COPENHAGEN: The United States is using its economic power to “assert its will” and threaten military force against friend and foe alike, a Danish intelligence agency said in a new report.
The Danish Defense Intelligence Service, in its latest annual assessment, said Washington’s greater assertiveness under the Trump administration also comes as China and Russia seek to diminish Western, especially American, influence.
Perhaps most sensitive to Denmark — a NATO and European Union member country, and a US ally — is growing competition between those great powers in the Arctic. US President Donald Trump has expressed a desire to see Greenland, a semiautonomous and mineral-rich territory of Denmark, become part of the United States, a move opposed by Russia and much of Europe.
“The strategic importance of the Arctic is rising as the conflict between Russia and the West intensifies, and the growing security and strategic focus on the Arctic by the United States will further accelerate these developments,” said the report, published Wednesday.
Russian President Vladimir Putin has said Russia is worried about NATO’s activities in the Arctic and will respond by strengthening its military capability in the polar region.
The findings and analyzes in the report echo a string of recent concerns, notably in Western Europe, about an increasingly go-it-alone approach by the United States, which under Trump’s second term has favored bilateral deals and partnerships at the expense of multilateral alliances like NATO.
“For many countries outside the West, it has become a viable option to forge strategic agreements with China rather than the United States,” read the report, which was written in Danish. “China and Russia, together with other like-minded states, are seeking to reduce Western – and particularly US – global influence.”
“At the same time, uncertainty has grown over how the United States will prioritize its resources in the future,” it added. “This gives regional powers greater room for maneuver, enabling them to choose between the United States and China or to strike a balance between the two.”

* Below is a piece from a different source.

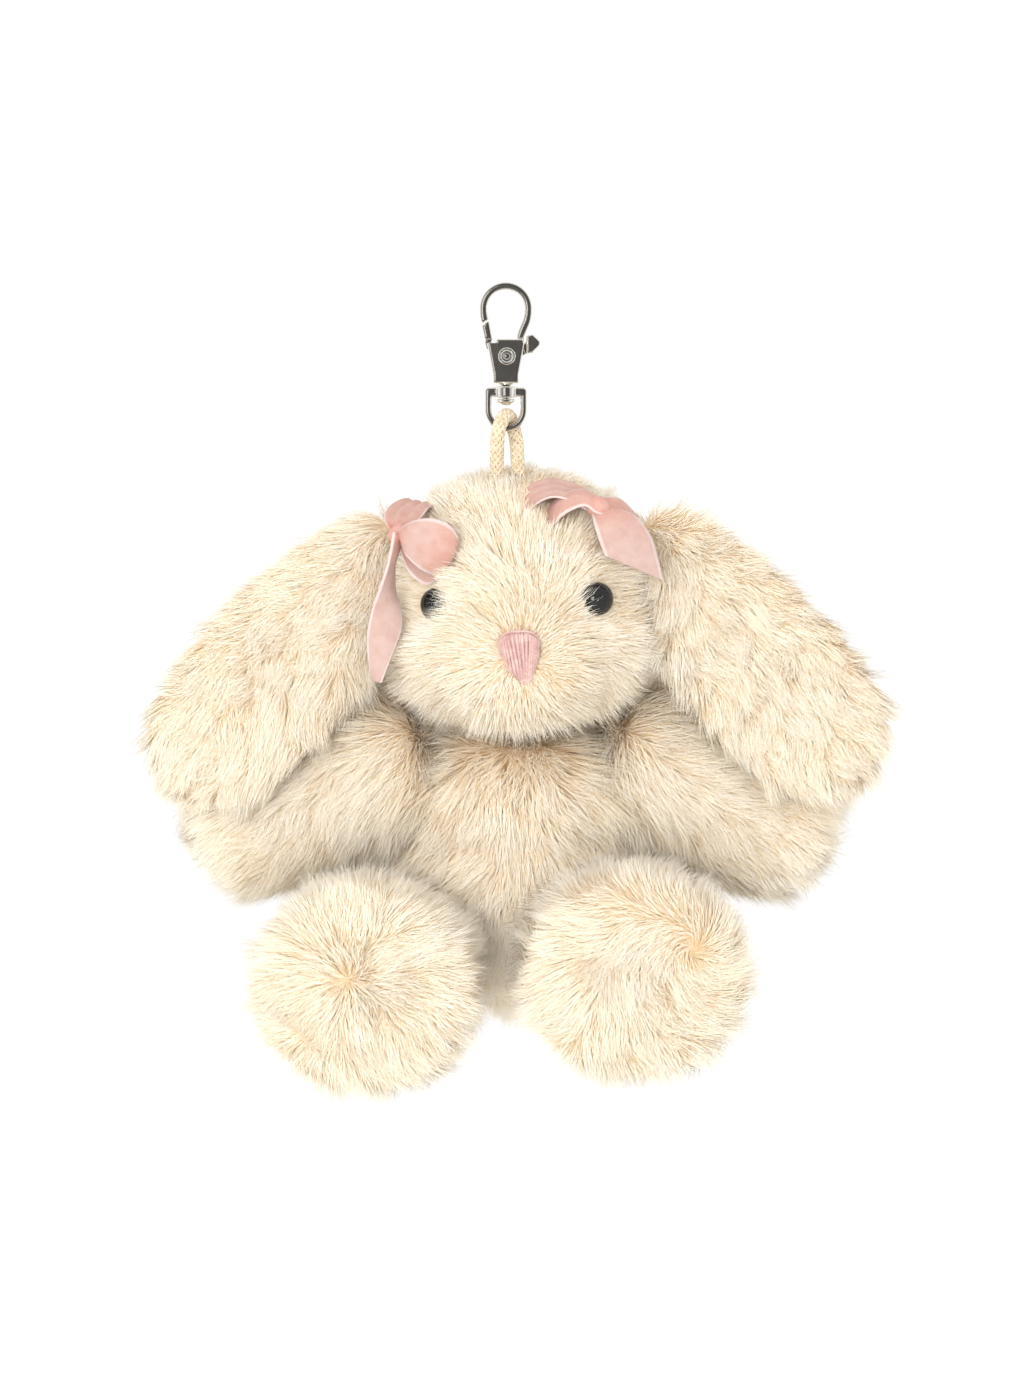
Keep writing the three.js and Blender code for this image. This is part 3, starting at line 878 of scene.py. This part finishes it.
def wrapped_knot(shape, centre, radius, height):
    """The ribbon's tight turn round the middle of a bow, in soft pleats."""
    layer = shape.loops.layers.uv.verify()
    fold = shape.verts.layers.float.get("fold")
    middle_point = Vector(centre) * MM
    rings, around = 9, 24
    rows = []
    for ring in range(rings):
        share = ring / (rings - 1)
        angle = math.pi * share
        row = []
        for step in range(around):
            turn = step * math.tau / around
            pleat = 1 + 0.07 * math.cos(turn * 5 + share * 2)
            reach = radius * pleat * (0.25 + 0.75 * math.sin(angle)) * MM
            offset = Vector((math.cos(turn) * reach, math.sin(turn) * reach * 0.8, 0))
            offset.z = height * MM * (0.5 - share)
            vertex = shape.verts.new(middle_point + offset)
            # Painted shade over the knot, strongest at its top and bottom where it tucks under.
            vertex[fold] = 0.35 + 0.4 * abs(share - 0.5)
            row.append(vertex)
        rows.append(row)
    for low, high in zip(rows, rows[1:]):
        for step in range(around):
            after = (step + 1) % around
            face = shape.faces.new((low[step], low[after], high[after], high[step]))
            set_uv(face, layer, ((step * MM, 0.4), (step * MM, 0.6)) * 2)
            face.smooth = True
    shape.faces.new(rows[0])
    shape.faces.new(list(reversed(rows[-1])))


def make_bow(side, velvet):
    """One ribbon, tied: a gathered band, a loop, a cut tail and the knot that holds them."""
    design = BOWS[side]
    shape = bmesh.new()
    run = add_strip(shape, design["band"], RIBBON_THICK, pleats=3, pleat_depth=0.4 * MM, across=24)
    run += add_strip(shape, design["loop"], RIBBON_THICK, cup=0.7 * MM)
    run += add_strip(shape, design["tail"], RIBBON_THICK, cup=0.5 * MM)
    wrapped_knot(shape, design["knot"], 2.4, 4.6)
    made = piece(f"{side}_bow", finished(shape, f"{side}_bow"), "head", "velvet", velvet)
    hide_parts(*(f"{side}_bow_{part}" for part in ("band", "knot", "loop", "tail")))
    return made


# ---------------------------------------------------------------- the cord loop

CORD_YARNS = 12
CORD_PITCH = 9.0 * MM
CORD_LINE = points_of(
    (-1.9, 0.0, -47),
    (-1.9, -0.9, -38),
    (-1.8, -2.4, -32),
    (-1.5, -2.95, -29),
    (-0.8, -2.2, -27),
    (0.1, 0.0, -26.1),
    (1.0, 2.2, -27),
    (1.6, 2.95, -29),
    (2.2, 2.4, -32),
    (2.5, 0.9, -38),
    (2.5, 0.0, -47),
)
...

The Trump administration has raised concerns about respect for international law with its series of deadly strikes on alleged drug-smuggling boats in the Caribbean Sea and eastern Pacific Ocean — part of a stepped-up pressure campaign against President Nicolás Maduro of Venezuela.
Trump has also refused to rule out military force in Greenland, where the United States already has a military base.
“The United States is leveraging economic power, including threats of high tariffs, to assert its will, and the possibility of employing military force – even against allies – is no longer ruled out,” the report said.